Formation pressure cannot be understood in isolation. It is balanced against Fracture Gradient, the upper limit beyond which the mud breaks the rock, and together they define the drilling window that casing programs honor. Mud Weight is the operator's direct lever for managing pore pressure, while a Kick is the consequence of getting that balance wrong and letting formation fluid enter the wellbore. Engineers measure the static value through a Drill Stem Test, which records shut-in formation pressure directly from the zone of interest.

WCSB Field Scenario: A Duvernay Overpressure Kick Near Fox Creek

An operator drilling a Duvernay horizontal near Fox Creek, Alberta, planned the intermediate hole at 2,950 m TVD with 1,350 kg/m3 oil-based mud against a predicted pore pressure gradient of 13.5 kPa/m.
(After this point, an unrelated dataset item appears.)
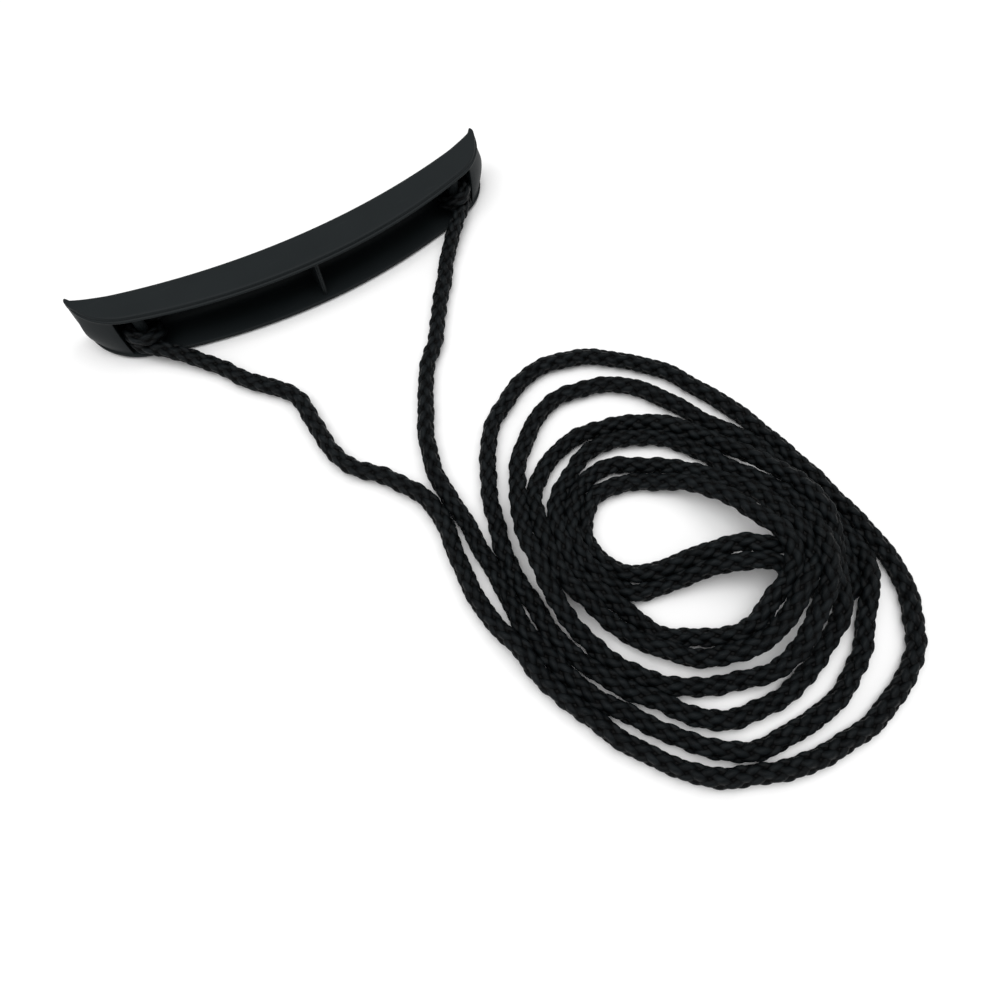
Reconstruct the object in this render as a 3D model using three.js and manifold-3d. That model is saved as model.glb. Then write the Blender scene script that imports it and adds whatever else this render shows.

Offset data had hinted at a higher-pressured cell, and at 2,910 m the crew logged a 0.9 m3 pit gain with rising background gas. They shut in within ninety seconds and read a shut-in drillpipe pressure of 1,650 kPa, indicating actual pore pressure near 14.2 kPa/m, heavier than modeled. Following AER Directive 036 well-control requirements, the crew circulated the influx out using the driller's method and weighted up to 1,420 kg/m3.

The kill added roughly two days of rig time at about CAD 95,000 per day, but it avoided an underground blowout into the shallower Wabamun. The lesson logged to the field file was that the offset overpressure cell extended farther than the pre-drill model assumed, and subsequent wells on the pad carried a 1,420 kg/m3 starting weight, eliminating the kick on the next three penetrations.